Black Hole Interior and Quantum Error Correction with Dynamical Gravity
Akihiro Miyata, Tomonori Ugajin
TL;DR
This work investigates how gravity acting on Hawking radiation affects the quantum error-correcting structure of black hole interiors. Using the West Coast (topological) model and dynamical JT gravity, it shows that backreaction from gravitating radiation can suppress replica wormholes that previously allowed interior information to be disturbed by radiation-based errors. The main finding is that for errors with scaling dimension above a critical value, the Rényi-2 mutual information between interior references and radiation sectors vanishes, preserving interior causality.
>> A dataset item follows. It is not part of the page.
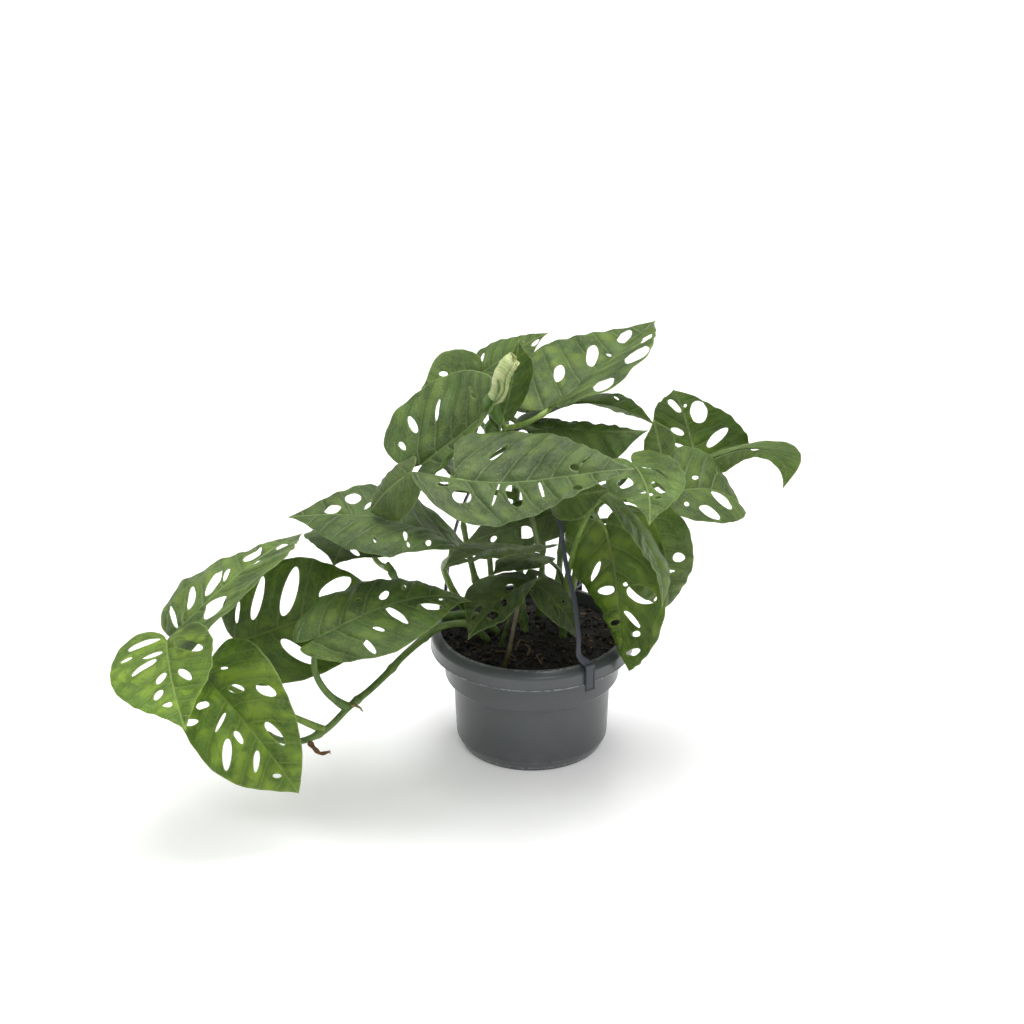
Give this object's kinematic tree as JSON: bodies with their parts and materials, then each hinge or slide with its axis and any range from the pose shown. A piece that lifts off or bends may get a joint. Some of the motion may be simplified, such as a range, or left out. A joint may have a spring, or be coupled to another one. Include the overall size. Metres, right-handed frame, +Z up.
{
  "type": "potted hanging houseplant",
  "caption": "Bushy plant with oval, perforated leaves on arching stalks and one trailing vine, growing in a round tapered pot with a strap hanger.",
  "frame": {"origin": "centre of the underside of the pot", "axes": "+Z up along the pot's axis; the trailing vine leaves over the -X side; the plant looks its fullest from -Y"},
  "size_m": [0.5613, 0.3859, 0.3723],
  "materials": {
    "hanger_hub_and_hook": "dark blue-grey moulded plastic, satin",
    "hanger_strap_back": "dark blue-grey moulded plastic, satin",
    "hanger_strap_front": "dark blue-grey moulded plastic, satin",
    "hanger_strap_left": "dark blue-grey moulded plastic, satin",
    "leaf_arched": "leaf, mid green, semi-matt",
    "leaf_behind_arched": "leaf, mid green, semi-matt",
    "leaf_centre_low": "leaf, mid green, semi-matt",
    "leaf_centre_shaded": "leaf, mid green, semi-matt",
    "leaf_centre_twisted": "leaf, mid green, semi-matt",
    "leaf_front_large": "leaf, mid green, semi-matt",
    "leaf_left_long": "leaf, mid green, semi-matt",
    "leaf_left_small": "leaf, mid green, semi-matt",
    "leaf_left_under": "leaf, mid green, semi-matt",
    "leaf_low_left": "leaf, mid green, semi-matt",
    "leaf_low_right": "leaf, mid green, semi-matt",
    "leaf_new_rolled": "young leaf, pale yellow-green, soft sheen",
    "leaf_right_behind": "leaf, mid green, semi-matt",
    "leaf_right_curled": "leaf, mid green, semi-matt",
    "leaf_right_edge_on": "leaf, mid green, semi-matt",
    "leaf_right_front": "leaf, mid green, semi-matt",
    "leaf_right_hanging": "leaf, mid green, semi-matt",
    "leaf_right_outer": "leaf, mid green, semi-matt",
    "leaf_right_raised": "leaf, mid green, semi-matt",
    "leaf_right_upright": "leaf, mid green, semi-matt",
    "leaf_small_folded": "leaf, mid green, semi-matt",
    "leaf_top_back": "leaf, mid green, semi-matt",
    "leaf_top_left_small": "leaf, mid green, semi-matt",
    "leaf_top_right": "leaf, mid green, semi-matt",
    "leaf_under_front": "leaf, mid green, semi-matt",
    "leaf_upper_left": "leaf, mid green, semi-matt",
    "leaf_vine_end_high": "leaf, mid green, semi-matt",
    "leaf_vine_end_low": "leaf, mid green, semi-matt",
    "leaf_vine_front": "leaf, mid green, semi-matt",
    "leaf_vine_hanging": "leaf, mid green, semi-matt",
    "leaf_vine_inner": "leaf, mid green, semi-matt",
    "leaf_young_half_open": "leaf, mid green, semi-matt",
    "pot": "mid grey moulded plastic, satin",
    "root_aerial": "aerial root, matt",
    "sheath_dried": "dried brown sheath, matt",
    "soil": "moist peat potting mix with fibres, matt",
    "stem_back_right": "green living stem, satin",
    "stem_centre": "green living stem, satin",
    "stem_left_short": "green living stem, satin",
    "stem_left_trailing": "green living stem, satin",
    "stem_middle": "green living stem, satin",
    "stem_middle_left": "green living stem, satin",
    "stem_middle_right": "green living stem, satin",
    "stem_right": "green living stem, satin"
  },
  "bodies": {
    "root": {"hanger_hub_and_hook": "hanger_hub_and_hook", "hanger_strap_back": "hanger_strap_back", "hanger_strap_front": "hanger_strap_front", "hanger_strap_left": "hanger_strap_left", "leaf_arched": "leaf_arched", "leaf_behind_arched": "leaf_behind_arched", "leaf_centre_low": "leaf_centre_low", "leaf_centre_shaded": "leaf_centre_shaded", "leaf_centre_twisted": "leaf_centre_twisted", "leaf_front_large": "leaf_front_large", "leaf_left_long": "leaf_left_long", "leaf_left_small": "leaf_left_small", "leaf_left_under": "leaf_left_under", "leaf_low_left": "leaf_low_left", "leaf_low_right": "leaf_low_right", "leaf_new_rolled": "leaf_new_rolled", "leaf_right_behind": "leaf_right_behind", "leaf_right_curled": "leaf_right_curled", "leaf_right_edge_on": "leaf_right_edge_on", "leaf_right_front": "leaf_right_front", "leaf_right_hanging": "leaf_right_hanging", "leaf_right_outer": "leaf_right_outer", "leaf_right_raised": "leaf_right_raised", "leaf_right_upright": "leaf_right_upright", "leaf_small_folded": "leaf_small_folded", "leaf_top_back": "leaf_top_back", "leaf_top_left_small": "leaf_top_left_small", "leaf_top_right": "leaf_top_right", "leaf_under_front": "leaf_under_front", "leaf_upper_left": "leaf_upper_left", "leaf_vine_end_high": "leaf_vine_end_high", "leaf_vine_end_low": "leaf_vine_end_low", "leaf_vine_front": "leaf_vine_front", "leaf_vine_hanging": "leaf_vine_hanging", "leaf_vine_inner": "leaf_vine_inner", "leaf_young_half_open": "leaf_young_half_open", "pot": "pot", "root_aerial": "root_aerial", "sheath_dried": "sheath_dried", "soil": "soil", "stem_back_right": "stem_back_right", "stem_centre": "stem_centre", "stem_left_short": "stem_left_short", "stem_left_trailing": "stem_left_trailing", "stem_middle": "stem_middle", "stem_middle_left": "stem_middle_left", "stem_middle_right": "stem_middle_right", "stem_right": "stem_right"}
  },
  "joints": []
}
This suggests gravitational dynamics stabilizes the entanglement wedge structure and supports causality in evaporating black holes, with potential implications for island physics and holographic quantum error correction.
Abstract
According to the island formula, information in the code subspace defined in the black hole interior is embedded in the Hawking radiation after the Page time. At first sight, this embedding suggests that operations acting on the Hawking radiation could modify the information in the code subspace, potentially leading to an apparent violation of causality. Indeed, in previous studies based on the PSSY model, which incorporates only the topological degrees of freedom of gravity, it was shown that when the error is sufficiently large, a violation of causality can arise, as indicated by a nonvanishing mutual information. In this paper, we investigate the situation in which dynamical gravity also acts on the Hawking radiation. In this case, operations on the Hawking radiation induce nontrivial backreaction on the bulk spacetime appearing in the gravitational path integral for the mutual information -- an effect that is absent when the Hawking radiation is non-gravitating. We find that this backreaction renders the relevant mutual information vanishing. This result implies that, in theories with dynamical gravity, the apparent violation of causality is resolved.